I may be bad at soulslike combat, but I’m not afraid to cheese. Platforming might be hard, but I get better quickly with practice. I’ve got some godlike gamers on my feed, gentle cozy game lovers, and players somewhere in between, and I trust recommendations from all of them, just for different things.
Community 🧡
Choosing games to play is not that deep. But it can and does become deeply important for those of us who play a lot, especially now that the choices are seemingly endless and the time available to experience them is short.
How do you make those choices and decide what games to play next?
For me the choice is almost paralysing at times. I have an abundance of Steam games to put it mildly, enough where quite regularly I see something interesting in a blog or Reddit and on heading to the store page realise I already own it. My latest attempt at encouraging gameplay is a new organisation system I’m trying to implement so I can find those games I should be playing but simply haven’t got the time to sift through a mountain to find.
So yeah I see it as a high stakes choice and likely not to start any as a result. Happy to hear any thoughts on how you would tackle this!
"Choosing a video game isn’t a high-stakes choice, but it can sure feel that way when I’m in between games." Couldn't have said it better myself! The stakes feel even higher than usual these days and being strapped for cash really underscores the importance of good heuristics.

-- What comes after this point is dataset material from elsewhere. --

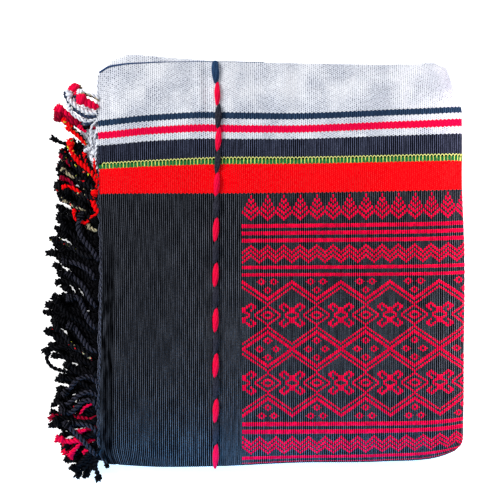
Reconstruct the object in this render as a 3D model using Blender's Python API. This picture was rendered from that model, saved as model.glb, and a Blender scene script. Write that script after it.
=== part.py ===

For me, that heuristic is something like "will this game stimulate my intellect and/or emotions?" The older I get, the less time I seem to have for the repetitive and the numbing, and the more excited I get by games (like Expedition 33!) that are clearly doing something special.
Hope I have room for Expedition 33 in the budget this month. But if not, no big deal — it'll go on sale sooner or later, and coming late to the party won't cheapen the experience one bit.